This week’s round of primary voting will once again set the stage for more history-making moments for women in politics. Voters head to the polls in Connecticut, Minnesota, Wisconsin and Vermont on Tuesday. Those ballots feature candidates poised to break barriers on behalf of the LGBTQ community, women of color and gender parity in politics as a whole.
Here’s a look at what’s at stake for female candidates in the August 14 primaries:
A record number of transgender candidates are seeking office this year.
But an openly transgender person has never been elected governor — or even as a major party nominee for the top statewide executive post. That could change Tuesday. Christine Hallquist, a former chief executive of Vermont Electric Cooperative, is seen as a front-runner to become Democrats’ gubernatorial nominee in the Green Mountain state. If elected in November, Hallquist would be the second woman to serve as governor in the state’s history, according to the Center for American Women and Politics’ Gender Watch project.
While she talks about her transition on the campaign trail, Hallquist told The Washington Post that her bid is centered around this issues impacting the state’s voters, like the economy and health care.
Vermont isn’t likely to see any improvements in gender parity at the federal level, though. U.S. Sen. Bernie Sanders and Rep. Peter Welch, both incumbents, are expected to easily win their bids over female challenges for the Democratic nomination, meaning it will remain the only state that has never sent a woman to the U.S. Senate or the House of Representatives.
Minnesota’s primary election could deliver major wins for women up and down the ballot. Both the state’s U.S. Senate seats and governor are up for a vote this year and all three races feature female candidates prominently.
U.S. Sen. Amy Klobuchar is expected to cruise through the Democratic primary in her bid for re-election. But Minnesota voters must also decide who should replace former Sen. Al Franken, who resigned last year amid allegations that he had inappropriately touched multiple women.
On the Democratic side, Tina Smith, the former lieutenant governor appointed to the Senate seat in January, is running to keep the job for the remainder of the term. Republicans also have a chance to nominate a female candidate, state Sen. Karin Housley, for the November ballot.
Voters will also decide whether to move one step closer to selecting a female governor for the first time. The heated Democratic primary for the open seat features two women, including an all-female governor-lieutenant governor ticket.
If women sweep all three races come November, it will be a significant milestone. According to CAWP, just two other states (New Hampshire and Washington) have ever had a female governor and two female senators serving at the same time.
The state could move toward send a woman of color to Congress for the first time, too.
State Rep. Ilhan Omar, whose 2016 election to the Minnesota House made her the highest-ranking Somali-American, Muslim woman elected in the United States, and state Sen. Patricia Torres Ray, who is Latina, are both running in the Democratic primary for an open U.S. House seat.
If elected, Omar would join Michigan congressional candidate Rashida Tlaib as one of the first Muslim women to serve in Congress ever.
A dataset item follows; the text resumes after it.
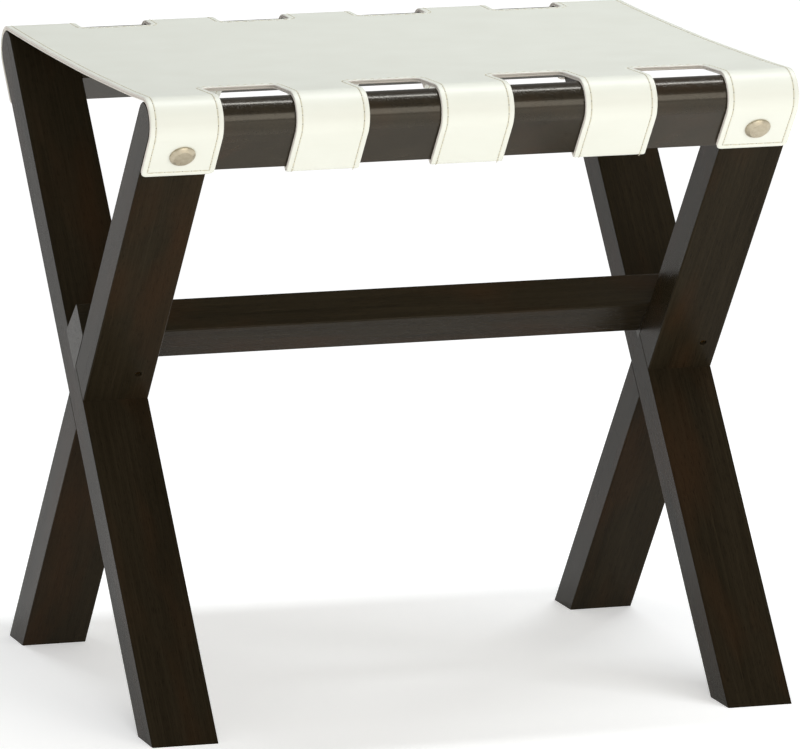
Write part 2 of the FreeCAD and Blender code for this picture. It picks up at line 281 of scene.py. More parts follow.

In Wisconsin, two women, Kathleen Vinehout and Kelda Roys, are competing in a crowded Democratic primary to take on GOP Gov. Scott Walker in November. If successful, either would be the first female governor in the state’s history. Female candidates could also boost the gender representation ratio in the state’s congressional delegation. As it stands now, just one of the state’s eight U.S. representatives is a woman, according to CAWP. Five have filed to run in the primary, including Cathy Myers, a Democrat running to try to flip outgoing House Speaker Paul Ryan’s seat.
And in Connecticut, voters will decide whether to advance candidates who could become the first women of color to represent the state in Congress, CAWP notes. Democrat Jahana Hayes, who is black, and Republican Ruby O’Neill, who is Latina, are both running for an open congressional seat.